Das Problem einer einheitlichen Auffassung über die Geschlechtsmoral ist in der pluralistischen Gesellschaft gewiß nicht einfach. Unterschiede in der Weltanschauung bedingen folgerichtig auch eine Divergenz der moralischen Ansichten. Für die Lösung der Probleme der menschlichen Gesellschaft ist aber bereits die Übereinstimmung in den natürlichen Erkenntnissen von ungeheurer Bedeutung. Der Weg sollte auch hier der Dialog sein. Die Konfrontierung der Auffassungen der großen kulturbildenden Kräfte aus Religion, Wissenschaft und Politik, der Austausch der von ihnen gesammelten Erfahrungen und Erkenntnisse läßt auch für den Bereich der Sexualität« eine Einigung -in wichtigen Einzelfragen erwarten, aus der sich schrittweise das Gerüst einer zeitnahen Individual- und Sozialethik herauskristallisiert, durch welches Ehe und Familie, die Keimzellen des Gemeinschaftslebens, hinreichend geschützt erscheinen.

Auch hier: der Dialog

Es gibt eine Reihe von sexualethischen Problemen, deren Behandlung über ideologische Grenzen hinweg, jedoch bei voller gegenseitiger Respektierung, möglich und aussichtsreich erscheint. Die Kirche mußte sich bisher in Österreich, gestützt auf ihre eigenen und die ihrem Einfluß zugänglichen Institutionen, nahezu allein dieser undankbaren Aufgabe unterziehen. Sie hat sich dadurch angesichts einer übermächtigen Front indifferenter und feindseliger Gegner dem Vorwurf der Rückständigkeit ausgesetzt und zahlreiche Sympathien eingebüßt. Trotzdem konnte sie nicht verhindern, daß die Relativierung und Auflösung der Moralbegriffe ständig zunahm. Wie denn auch, wenn ihre Forderungen und Mahnungen stets mit Spott, Gleichgültigkeit und Scheinargumenten beantwortet und paralysiert werden?

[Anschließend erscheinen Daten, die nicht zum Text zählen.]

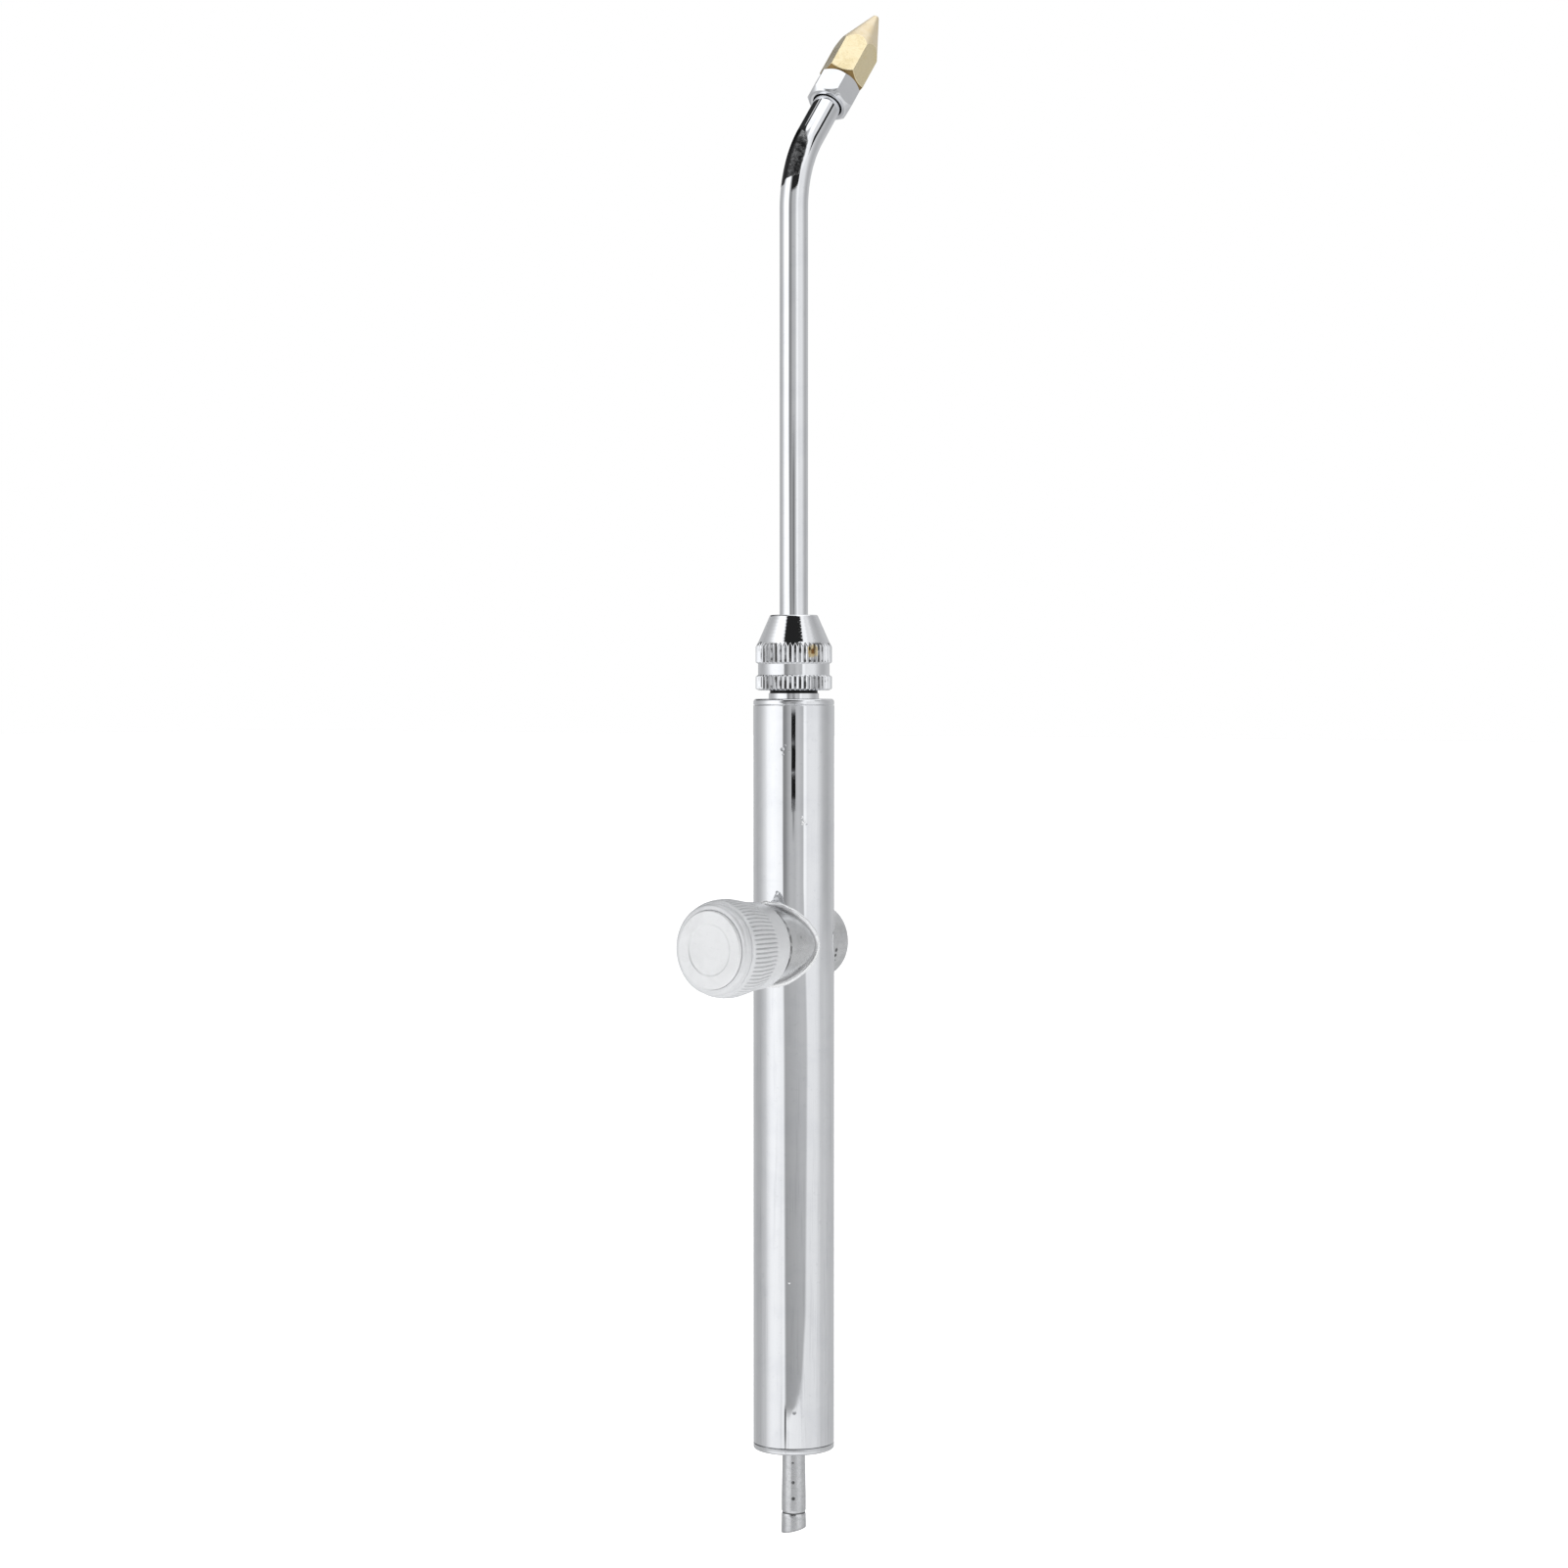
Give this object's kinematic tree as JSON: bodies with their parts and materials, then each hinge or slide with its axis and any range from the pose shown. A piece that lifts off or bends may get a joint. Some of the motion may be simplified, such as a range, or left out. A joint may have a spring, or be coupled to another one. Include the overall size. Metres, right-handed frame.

Wenn heute immer wieder von Humanismus und Humanität die Rede ist, darf die Sexualität nicht davon ausgeklammert werden. Beide Begriffe sind unteilbar und allgemein verpflichtend. Es kann daher auch in den im Spannungsfeld der Sexualität gelegenen Lebensbereichen nicht früher Ordnung und Harmonie eintreten, bevor die Sexualethik nicht als eminentes Anliegen der Allgemeinheit erkannt und von allen kulturellen Kräften als gemeinsame Aufgabe verstanden und betrieben wird.